Acto de elevado valor
Comiéncese, pues, haciendo este acto de ofrenda de toda la propia vida para el reino de Cristo por María, conscientemente, deliberadamente, después de un retiro, de una recolección, en un día de fiesta de Nuestra Señora o en otro día importante. Que cada cual componga una fórmula, o deje sencillamente hablar a su corazón. Quienes deseen una fórmula ya hecha, podrán encontrarla al fin de este volumen. Este acto significa, por lo tanto, que de ahora en adelante se adopta el reino de Cristo por María como ideal dominante, como único ideal, de toda la propia vida.
No hace falta decir que este acto debe ser pensado, enérgicamente querido e insistente, y no realizado a la ligera, en un impulso pasajero de sensibilidad, sino que ha de ser realmente la ofrenda de toda nuestra vida por este fin sublime. Luego se proseguirá la propia vida, si ya es buena, como antes; se cumplirán los mismos ejercicios de piedad, se entregará uno a las mismas ocupaciones, aun las más humildes. Pero todo eso quedará interiormente orientado hacia un magnífico ideal.
Queda claro también que este acto no perjudica en nada a la consagración total del esclavo voluntario de amor. Se trata, en definitiva, de esta misma consagración, o al menos de una parte de esta donación, pero hecha con una intención determinada que, como todas las demás, quedará sometida en última instancia a la aprobación de Cristo y de María, aprobación de que no podemos dudar de ningún modo en este caso.

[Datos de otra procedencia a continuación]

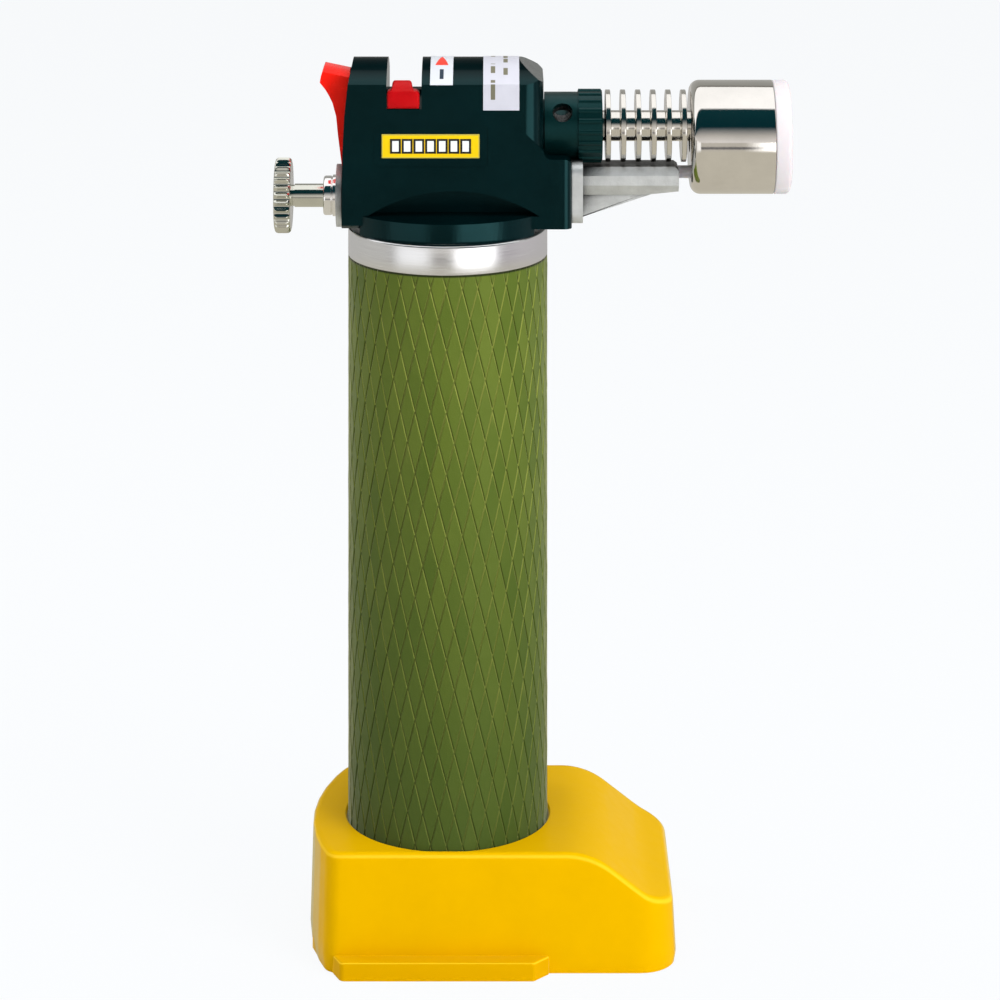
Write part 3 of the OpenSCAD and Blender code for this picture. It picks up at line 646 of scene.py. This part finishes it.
def stand_mesh():
    """The stand as rings round the socket's axis, from the foot up over the deck and down inside."""
    bm = bmesh.new()
    steps = 288
    angles = [2 * math.pi * k / steps for k in range(steps)]

    def ring(reach, height):
        """reach(angle) and height(x, y) place one ring of points."""
        made = []
        for a in angles:
            r = reach(a)
            x, y = r * math.cos(a), r * math.sin(a)
            made.append(bm.verts.new((x, y, height(x, y))))
        return made

    def outline(inset):
        points = stand_outline(inset)
        reaches = {a: reach_of(points, a) for a in angles}
        return lambda a: reaches[a]

    def side_z(x, share):
        """Height of the outer wall, from 0 at its foot to 1 under the fillet."""
        return STAND_FOOT_EDGE + share * (deck_z(x) - STAND_FILLET - STAND_FOOT_EDGE)

    rings = [ring(outline(STAND_FOOT_EDGE), lambda x, y: 0.0)]
    for k in range(1, 9):
        rings.append(ring(outline(STAND_DRAFT * k / 8), lambda x, y, s=k / 8: side_z(x, s)))
    for k in range(1, 7):
        a = math.pi / 2 * k / 6
        side = outline(STAND_DRAFT + STAND_FILLET * (1 - math.cos(a)))
        rings.append(ring(side, lambda x, y, d=STAND_FILLET * (1 - math.sin(a)): deck_z(x) - d))
    rim = outline(STAND_DRAFT + STAND_FILLET)
    mouth = SOCKET_R + SOCKET_EDGE
    for k in range(1, 31):
        rings.append(ring(lambda a, s=k / 30: rim(a) + s * (mouth - rim(a)), lambda x, y: deck_z(x)))
    rings.append(ring(lambda a: SOCKET_R, lambda x, y: STAND_HI.z - SOCKET_EDGE))
    rings.append(ring(lambda a: SOCKET_R, lambda x, y: SOCKET_FLOOR))
    for low, high in zip(rings, rings[1:]):
        join_rings(bm, low, high)
    bm.faces.new(rings[-1])

    # underside: rim, inner wall, ceiling, then the cup that carries the socket
    cup_r = SOCKET_R + 1.4
    cup_z = SOCKET_FLOOR - STAND_WALL
    inner = outline(STAND_WALL)

    def cup(a):
        return min(cup_r, inner(a) - 0.4)

    def ceiling(x, y):
        near = math.hypot(x, y) < cup_r + 0.6
        return cup_z if near and abs(y) > 15 else max(deck_z(x) - STAND_WALL, cup_z)

    under = [rings[0], ring(inner, lambda x, y: 0.0)]
    under.append(ring(inner, lambda x, y: ceiling(x, y) - 0.8))
    under.append(ring(lambda a: inner(a) - 0.35, ceiling))
    for k in range(1, 9):

        def reach(a, s=k / 8):
            return (inner(a) - 0.35) + s * (cup(a) - inner(a) + 0.35)

        under.append(ring(reach, ceiling))
    under.append(ring(cup, lambda x, y: cup_z))
    for low, high in zip(under, under[1:]):
        join_rings(bm, low, high)
    bm.faces.new(under[-1])
    add_slabs(bm, cup_z)
    return bm


def add_slabs(bm, cup_z):
    """The step along the front and the ribs that cross under the socket."""
    lip = [
        (-24.4, -9.0, 0), (-25.3, -9.5, 0), (-24.1, -13.3, 6), (-19.4, STAND_LO.y, 1.2),
        (16.2, STAND_LO.y, 0.8), (19, STAND_FRONT_Y - 0.1, 0.6), (19, -18.9, 0), (-20, -18.9, 0),
    ]
    slab(bm, rounded(lip, closed=True), 0.02, LIP_H, 0.45)
    rib = 1.0
    x0, x1 = STAND_LO.x + 1.5, STAND_HI.x - 1.5
    slab(bm, [(x0, -rib), (x1, -rib), (x1, rib), (x0, rib)], 0, cup_z + 0.3, 0)
    for y0, y1 in ((STAND_FRONT_Y + 1.5, -rib - 0.01), (rib + 0.01, STAND_HI.y - 1.5)):
        slab(bm, [(-rib, y0), (rib, y0), (rib, y1), (-rib, y1)], 0, cup_z + 0.3, 0)


def slab(bm, outline, z0, z1, edge):
    """A plate between two heights, with a rounded upper edge."""
    mid = Vector((sum(x for x, y in outline), sum(y for x, y in outline))) / len(outline)
    levels = [(0, z0)]
    steps = 4 if edge else 0
    for k in range(steps + 1):
        a = math.pi / 2 * k / max(steps, 1)
        levels.append((edge * (1 - math.cos(a)), z1 - edge * (1 - math.sin(a))) if edge else (0, z1))
    rings = []
    for inset, z in levels:
        ring = []
        for x, y in outline:
            arm = Vector((x, y)) - mid
            ring.append(bm.verts.new((*(mid + arm * (1 - inset / max(arm.length, 1e-6))), z)))
        rings.append(ring)
    bm.faces.new(list(reversed(rings[0])))
    for low, high in zip(rings, rings[1:]):
        join_rings(bm, low, high)
    bm.faces.new(rings[-1])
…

Este acto se realiza por un triple fin superpuesto y coordinado: la gloria o el reino de Dios, el reino de Cristo, y el reino de su santa Madre. Según los atractivos y disposiciones, permanentes o transitorias, de cada cual, se podrá poner más fuertemente el acento en uno u otro de estos fines, coordinados entre sí. Se podrá pensar más formalmente en el reino de Dios o en el reino de Cristo, a condición de recordar habitualmente que no se realiza más que en el reino de Nuestra Señora. Pero no hay ningún inconveniente en que ciertas almas piensen más explícitamente en el triunfo de Nuestra Señora, puesto que este es el medio indispensable e infalible para ir al reino de Dios. Incluso es de esperar que muchos de nuestros lectores, esclarecidos en la materia, lo hagan. Pocos hombres relativamente han comprendido esta conexión necesaria. Sólo de estos puede esperarse que el ideal mariano encuentre en su alma suficiente resonancia.
Almas de deseo
Por lo tanto, hay que suspirar por la realización de nuestro magnífico ideal con grandes ardores de deseo. Esta debe ser la aspiración más ardiente y realmente el voto único de nuestro corazón y de nuestra vida. ¿Acaso el reino de Dios no es, en definitiva, el «unum necessarium», lo único necesario, puesto que tal es el fin que Dios mismo persigue en todas sus obras de gracia y de naturaleza? ¿Acaso un alma que ha comprendido el plan de Dios y ha ordenado en sí misma la caridad, puede desear otra cosa en última instancia? Sí, claro, su propia salvación y santidad personales, pero que ella deseará como una porción del reino de Dios en nosotros, en este mundo y en el otro. Y todos los bienes espirituales y temporales que se pueden desear para sí mismo o para otros, todo lo que uno puede pedir por su familia, sus amigos, su patria, su congregación religiosa, su parroquia, su diócesis, por la misma Iglesia de Dios y por el mundo, ¿no es una parte o un medio de este reino de Dios que ha de establecerse por María? Fuera de esta relación nada ha de tener para nosotros sino muy poco valor.
Toda la vida por este ideal
Como para la misma consagración, el pensamiento del ideal al que hemos dedicado toda nuestra vida debe impregnar y perfumar toda nuestra existencia.
¡En la vida de cada hombre, incluso en la de un sacerdote o religioso, hay tantas horas que, aun desde el punto de vista simplemente humano, pueden parecer perdidas! ¿Cuánto tiempo nos vemos obligados a consagrar diariamente al cuidado y mantenimiento de nuestro cuerpo? Comer, beber, dormir y todos los demás cuidados corporales, para un ser espiritual como el hombre, son poco elevados y un tanto humillantes. También precisamos de distracciones, de descanso, cosas en sí mismas que no tienen nada o poco que ver con aspiraciones superiores. San Pablo sentía vivamente todo esto y sufría por las exigencias de lo que llamaba «este cuerpo de muerte». Pero con un gesto decidido y sublime sobrenaturalizó todo esto, y nos pide que también nosotros hagamos lo mismo, como lo manifiesta su conocidísima recomendación: «Ya comáis, ya bebáis, ya hagáis cualquier otra cosa, hacedlo todo para gloria de Dios». Apoderémonos ávidamente de esta palabra. Repitamos este gesto que nos libera y ennoblece, y orientemos hacia la gloria de Dios, por el reino de su Madre y nuestra, todas estas acciones ordinarias: ¡beber, comer, dormir, fumar, recrearse, el juego, el deporte, absolutamente todo!